Machine learning (ML) is widely used within cybersecurity, as evidenced by all the products touting ML and artificial intelligence (AI). The power of ML to analyze large amounts of data efficiently, accurately, and quickly ensures that the use of ML in cybersecurity will continue to expand rapidly. Of course, based on much of the marketing material for these security products, ML and AI appear to be magical fairy dust. Just sprinkle a little here and a little there; the next thing you know, the product has learned your environment. This paper will help demystify ML so that security professionals can harness the great potential of ML within the cybersecurity domain.
The purpose of this paper is to provide cybersecurity professionals with a brief introduction to fundamental ML concepts.
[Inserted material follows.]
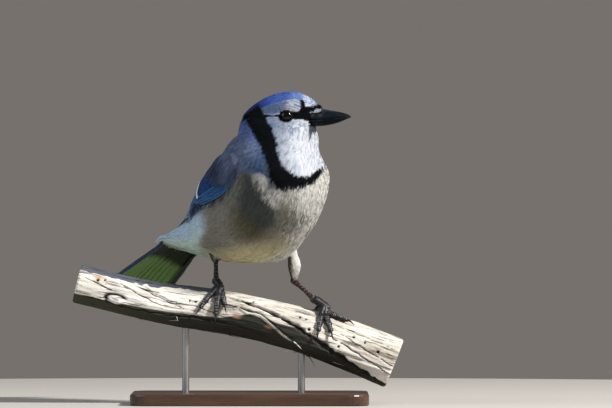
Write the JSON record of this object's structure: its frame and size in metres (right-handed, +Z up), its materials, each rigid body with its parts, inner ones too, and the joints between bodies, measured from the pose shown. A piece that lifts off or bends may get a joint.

As a plethora of cybersecurity products claim ML benefits, it is imperative that cybersecurity professionals understand what ML is and how it works. The cybersecurity professional’s need for this knowledge is multifaceted. Understanding ML concepts is foundational to determining the efficacy of and protecting the ML models used by cybersecurity products and services.
Machine Learning Overview
The terms AI and ML are often used interchangeably, causing confusion. ML is a subset of AI, which includes several other fields of study. Many analogies compare ML to human thinking; however, ML does not operate like human brains. Instead, ML is based on statistics and applies algorithms to teach machines how to discover or acquire knowledge and make decisions One aspect in which human learning and machine learning are similar is in that they seek to generalize.
Machine learning and deep learning trace their roots back to the 1950s. Intense academic research focused on ML, especially on neural networks, during the 1970s and 1980s, when many of the algorithms that are in use today were first developed. However, insufficient processing power and data led to a period known as the Neural Winter, which lasted from the late 1990s until about 2007. New technology, including graphics processing units (GPUs) for training, and the advent of big data, powered a resurgence of ML research and practical application.
ML methods can empower systems to improve without explicit programming . These techniques are broadly classified as supervised, semi-supervised, unsupervised, or reinforcement learning. Machine learning models can recognize patterns in data (pattern recognition), classify input (generalization), forecast based on known data (regression), and detect outliers (anomaly detection).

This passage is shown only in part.